Mike Rodgers and Justin Gatlin gave the Americans an early lead in the race, and things were moving along well during Gay’s third leg. But the muffed handoff for the final leg cost the Americans. Both the winning Jamaican squad and the second American team surpassed them.

Young finished third, but the team was disqualified because the handoff occurred outside the pass zone. The second U.S. team of Sean McLean, Wallace Spearman, Calesio Newman and Remontay McLain finished in 39.02.

The mistake led to some inflammatory comments from U.S. great Leroy Burrell about continued problems with handoffs by U.S. relay teams.

“Well, I think we’ve got to put our team together a little earlier, possibly,” Burrell said in a television interview. “I think, we’ve had the same coaches working with these guys for many years, and we’ve had failure after failure. So it’s possible that, you know, it might be time for a bit of a regime change with the leadership.

“I think the athletes have to be the catalysts that make that happen. There’s no reason why we shouldn’t be able to get the stick around. I saw thousands of relay teams yesterday — maybe not thousands, but hundreds of relay teams get it around. But the professionals can’t. That’s just not good for our sport.”

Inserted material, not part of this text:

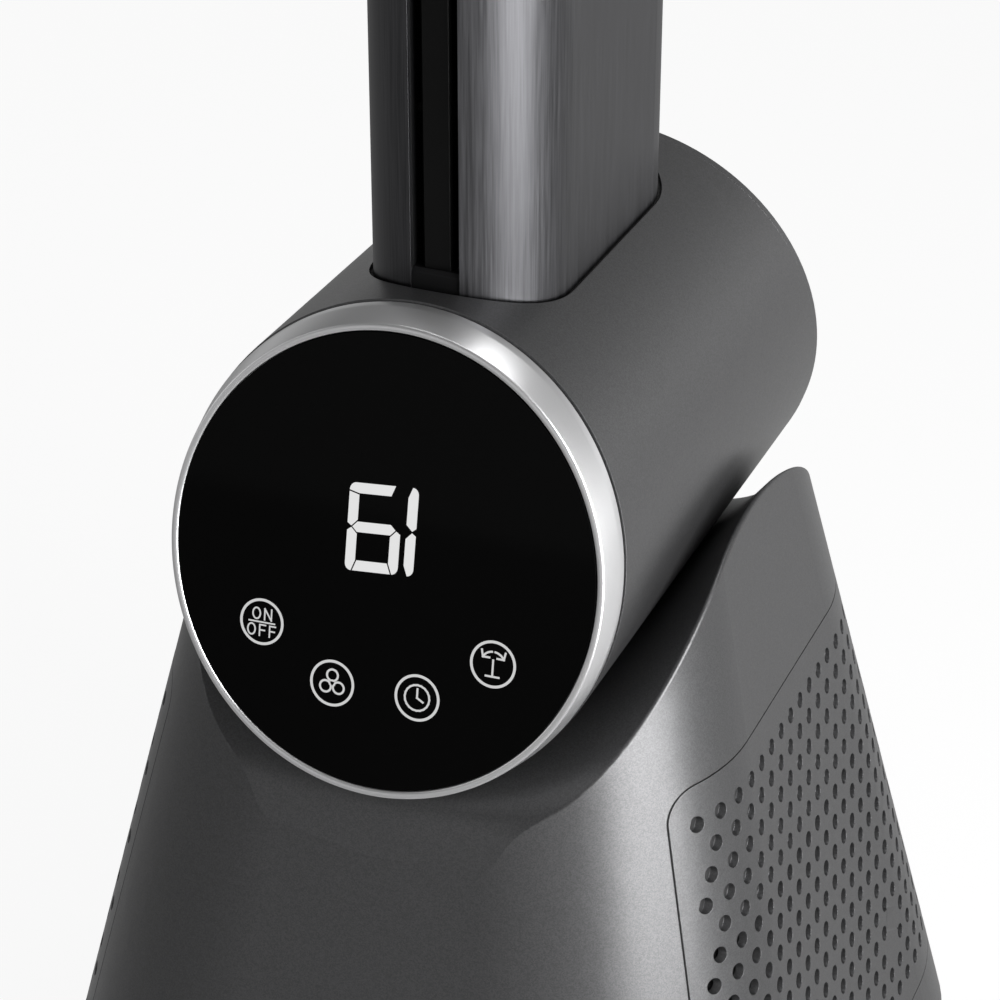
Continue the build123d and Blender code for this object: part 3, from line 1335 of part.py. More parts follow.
# ---------------------------------------------------------------- the parts
def build_all():
    """Every node by name."""
    grille = mirror(make_right_grille(), Plane.YZ)
    dust_filter = make_right_filter()
    return {
        "foot_disc": make_foot_disc(),
        "foot_pads": make_foot_pads(),
        "foot_ballast": make_ballast(),
        "swing_spindle": make_spindle(),
        "spindle_clip": make_spindle_clip(),
        "foot_screws": make_foot_screws(),
        "glide_ring": make_glide_ring(),
        "swing_ring_gear": make_ring_gear(),
        "swing_pinion": make_pinion(),
        "swing_motor_shaft": make_swing_shaft(),
        "swing_motor": make_swing_motor(),
        "chassis_screws": make_chassis_screws(),
        "base_pan": make_base_pan(),
        "pan_screws": make_pan_screws(),
        "base_housing": make_base_housing(),
        "left_grille": grille,
        "right_grille": Rot(0, 0, 180) * grille,
        "left_filter": mirror(dust_filter, Plane.YZ),
        "right_filter": dust_filter,
        "saddle_glide_pads": make_glide_pads(),
        "power_board": make_power_board(),
        "power_inlet": make_power_inlet(),
        "inlet_pins": make_inlet_pins(),
        "inlet_shroud": make_inlet_shroud(),
        "diffuser": make_diffuser(),
        "flange_screws": make_flange_screws(),
        "air_duct": make_air_duct(),
        "motor_can": make_motor_can(),
        "motor_end_cap": make_motor_end_cap(),
        "motor_bearings": make_motor_bearings(),
        "motor_stator": make_motor_stator(),
        "motor_cushion": make_motor_cushion(),
        "motor_retainer": make_motor_retainer(),
        "impeller": make_impeller(),
        "blower_shaft": make_blower_shaft(),
        "motor_rotor": make_motor_rotor(),
        "wheel_nut": make_wheel_nut(),
        "drum_shell": make_drum_shell(),
        "drum_rear_cap": make_rear_cap(),
        "tilt_clamp": make_tilt_clamp(),
        "clamp_screws": make_clamp_screws(),
        "bezel_ring": make_bezel_ring(),
        "bezel_screws": make_bezel_screws(),
        "display_glass": make_display_glass(),
        "glass_gasket": make_glass_gasket(),
        "display_carrier": make_display_carrier(),
        "display_board": make_display_board(),
        "digit_module": make_digit_module(),
        "touch_springs": make_touch_springs(),
        "column_gasket": make_column_gasket(),
        "drum_plenum": make_plenum(),
        "column_screws": make_column_screws(),
        "left_column_skin": make_column_skin(-1),
        "right_column_skin": make_column_skin(1),
        "column_spine": make_column_spine(),
        "column_duct": make_column_duct(),
        "outlet_vane": make_outlet_vane(),
        "slot_foot": make_slot_foot(),
        "slot_head": make_slot_head(),
        "column_cap": make_column_cap(),
    }


def main():
    """Write one file for each node."""
    os.makedirs("parts", exist_ok=True)
    for name, shape in build_all().items():
        export_step(shape, f"parts/{name}.step")


main()
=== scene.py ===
import logging
from dataclasses import dataclass, field
from enum import Enum
from math import cos, hypot, pi, radians, sin, tan
from typing import Iterable, Iterator

import bmesh
import bpy
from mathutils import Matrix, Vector


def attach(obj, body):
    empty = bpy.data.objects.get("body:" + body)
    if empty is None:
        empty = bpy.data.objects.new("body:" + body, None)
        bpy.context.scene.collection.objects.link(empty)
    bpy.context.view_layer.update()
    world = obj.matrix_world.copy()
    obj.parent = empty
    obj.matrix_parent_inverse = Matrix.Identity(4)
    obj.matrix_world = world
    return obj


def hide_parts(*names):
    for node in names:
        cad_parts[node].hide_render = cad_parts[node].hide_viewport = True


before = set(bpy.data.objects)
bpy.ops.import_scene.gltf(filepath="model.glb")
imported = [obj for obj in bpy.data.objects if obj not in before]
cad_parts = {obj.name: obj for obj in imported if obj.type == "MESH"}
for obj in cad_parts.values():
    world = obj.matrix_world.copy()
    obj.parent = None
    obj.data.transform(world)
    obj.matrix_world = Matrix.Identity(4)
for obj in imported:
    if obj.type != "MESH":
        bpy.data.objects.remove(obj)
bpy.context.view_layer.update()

MM = 0.001
LOG = logging.getLogger("tower_fan")

Shader = bpy.types.ShaderNodeTree
Socket = bpy.types.NodeSocket
Point = tuple[float, float]


# ---------------------------------------------------------------- colours and nodes
def linear(hex_colour: str, factor: float = 1.0) -> tuple[float, float, float, float]:
    """Turns an sRGB hex colour into the linear colour that shaders take.

    Args:
        hex_colour: six hex digits after a hash sign.
        factor: makes the linear colour darker or lighter, up to white.

    Returns:
        Red, green, blue and an alpha of one.
    """
    shares = [int(hex_colour[i:i + 2], 16) / 255 for i in (1, 3, 5)]
    light = [s / 12.92 if s <= 0.04045 else ((s + 0.055) / 1.055) ** 2.4 for s in shares]
    red, green, blue = (min(value * factor, 1.0) for value in light)
    return red, green, blue, 1.0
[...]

Rodgers didn’t take kindly to those remarks.

“People keep pointing their fingers and downing us, but nobody has ever tried to come out there and help us,” he said. “Nobody from the past. Not Carl [Lewis] or Leroy. They haven’t been out there. I can’t really respect their opinions because they’re supposed to be leaders in our sport and in the USA, and they’re not coming out there to drop some knowledge on us, so I don’t care what they have to say.”

Lewis criticized U.S. relays in March.

Gatlin was equally critical of Burrell.

“I’m tired of people who have been part of Team USA take shots at Team USA,” Gatlin said. “To put us in the same boat as high schoolers is insulting.”